Protective Effects of CO
Our work stems from the study of heme oxygenase-1 (HO-1), which has been labeled a protective gene. HO-1 generates CO endogenously as it catabolizes heme.
More recently, we have expanded our studies to include biliverdin (BV) and more specifically biliverdin reductase (BVR) that converts BV to bilirubin (BR). BV has been shown to exert potent protective effects in a number of in vitro and in vivo models with the assumption that it is the powerful anti-oxidant effects that underlie the mechanism of action.
To address certain questions, we have generated conditional knockout mice for HO-1 and BVR allowing us to delete either gene in a tissue-specific manner.
More recently we discovered that BVR colocalizes with Toll-like receptor-4 (TLR4) and regulates the response of the cell to bacterial endotoxin. Functionally, this interaction prevents the upregulation of pro-inflammatory cytokines and improves survival in a model of acute hepatitis in mice.
We furthered these findings in a paper published in PNAS in 2011 where we demonstrate that BVR becomes nitrosylated and, as such, translocates to the nucleus where it binds to the TLR4 promoter to block expression.
We conclude that BVR is an innate regulator of the inflammatory response. Studies are now underway using the BVR conditional knockdown in macrophages in acute liver injury and regeneration. Biliverdin is now under pre-clinical evaluation for treatment of inflammatory disorders with a new biotech company Viridis Biotech for leading the development.
We also maintain a very active bacterial sepsis program, where we have shown that inhaled CO can protect mice from acute severe bacterial sepsis and shock. One mechanism by which CO provides protection is via enhanced activation of the inflammasome. This is evidenced by augmented caspase-1 activation and IL-1Bexpression as well as bacterial clearance in the peritoneum.

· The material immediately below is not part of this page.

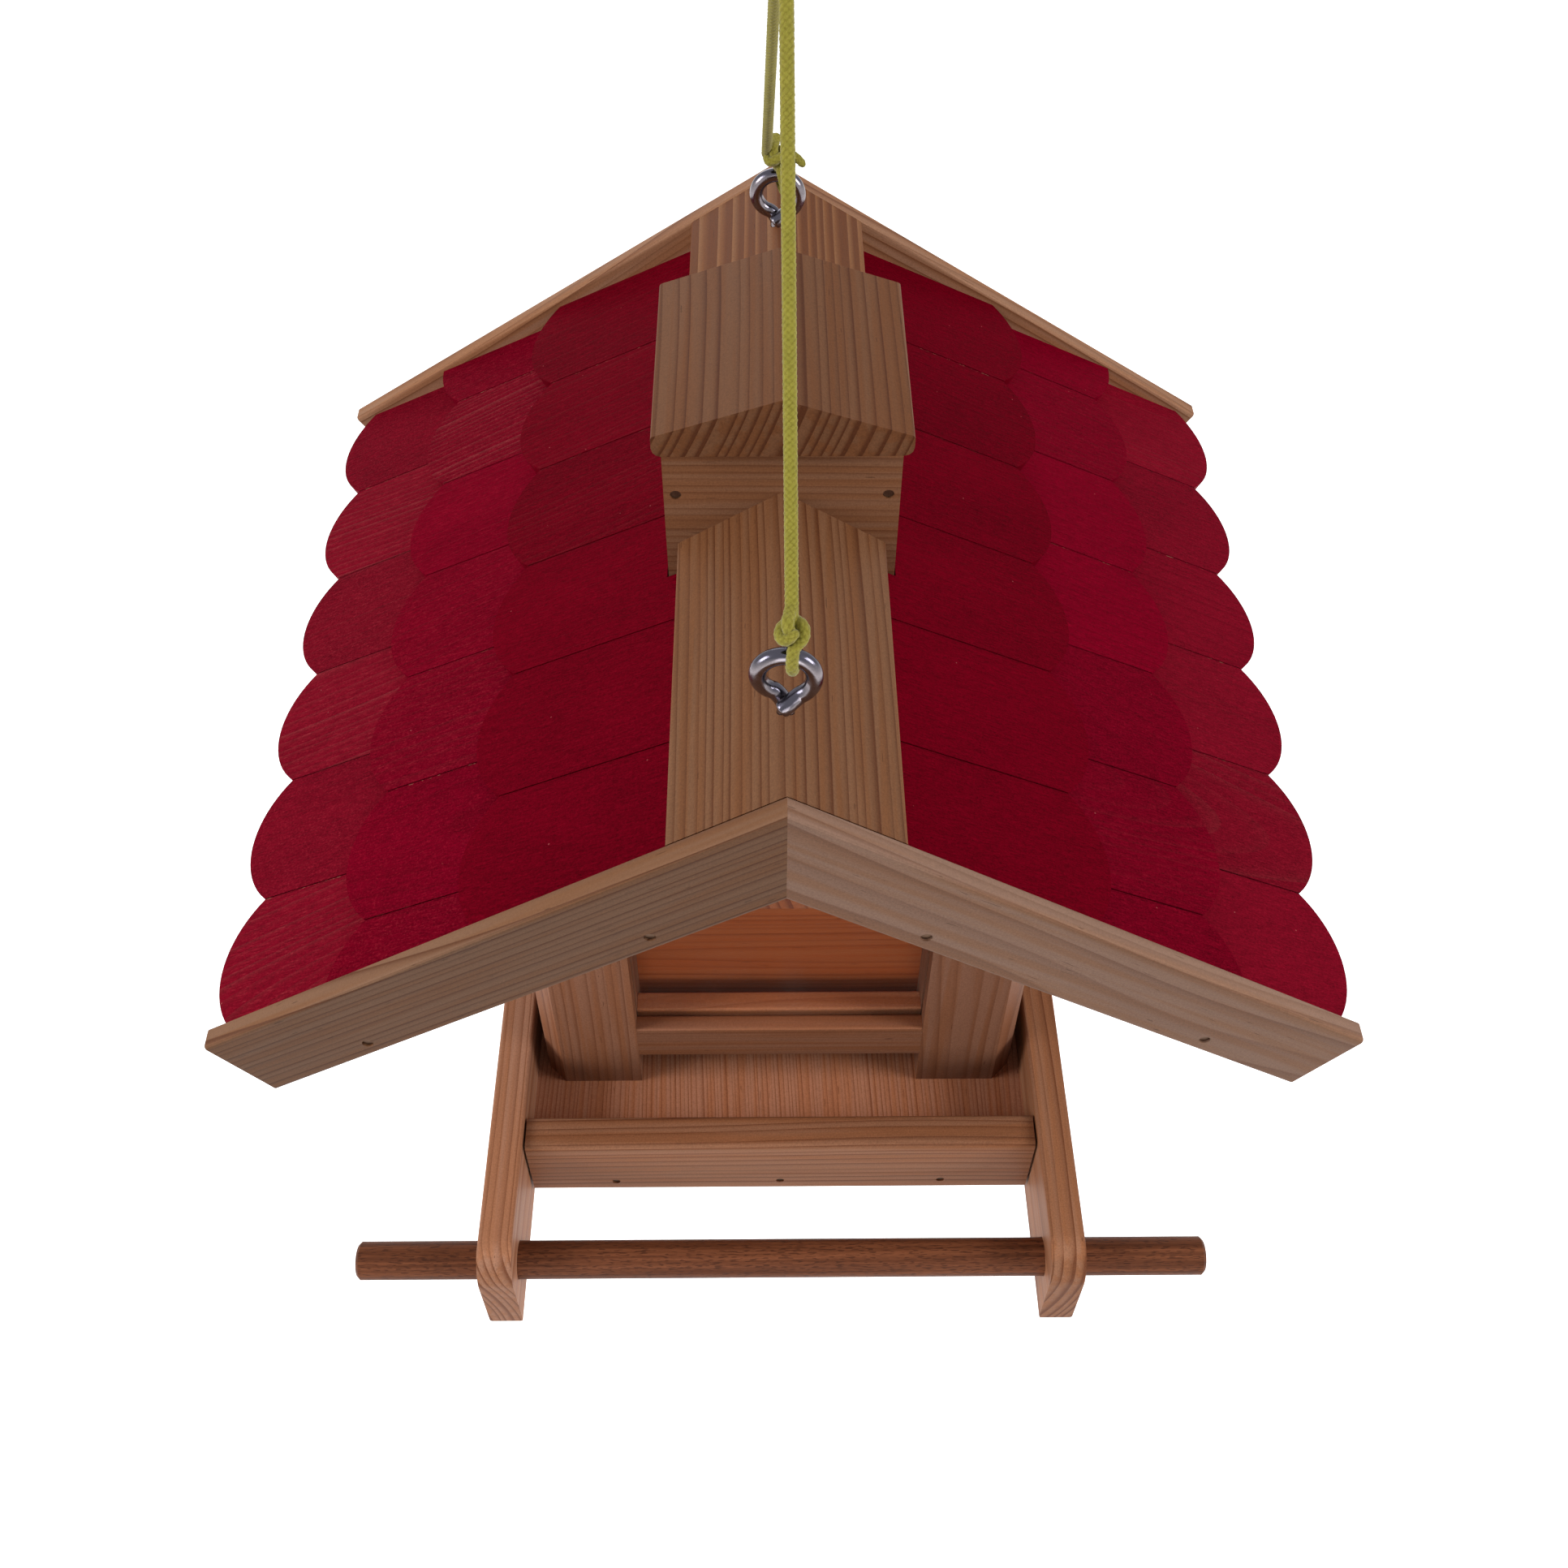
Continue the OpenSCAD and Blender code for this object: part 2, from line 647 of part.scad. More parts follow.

Of note is that CO targets the bacterium versus the macrophage, acting to drive ATP release from the bacteria that in turn activates the macrophage. We conclude that CO acts to sense the environment for the presence of bacteria. The binding of endotoxin to TLR receptors activates HO-1 as signal 1. The CO generated then diffuses into the
environment and if a bacteria is present, ATP will be generated that acts as signal 2 binding to the P2X7 receptor and fully activating the macrophage to kill. Such a model, much like T-cell activation, permits a elegant system of innate inflammatory regulation, preventing unnecessary cell activation.
We continue our work in models of vascular injury related to arteriosclerosis, which leads to chronic rejection, as well as vascular trauma. We have elucidated that CO augments vascular repair via select targeting of calcium channels which lead subsequently to downstream activation of Akt and NO generation via eNOS. Further that CO enhances recruitment of endothelial progenitor cells to repair the injured vessel in mice. Inhaled CO is currently in clinical trials to improve kidney function after transplantation. Data generated in a large animal model was the proof-of concept study that led to the clinical trial.
Cancer and Metabolism
Our team is employing a multidisciplinary approach to incorporate the critical and challenging clinical questions regarding lung, prostate, and gastric cancers that can then be brought into the laboratory for identification of novel biomarkers, metabolic signatures, and preclinical animal models of cancer. This research is supported with ARC funding.
Importantly, we will explore small molecule drug design directed toward innovative therapies. Our goal is to merge clinical and basic research expertise to enable competitive program grant applications, creation of intellectual property, and investigational new drugs for cancer treatment.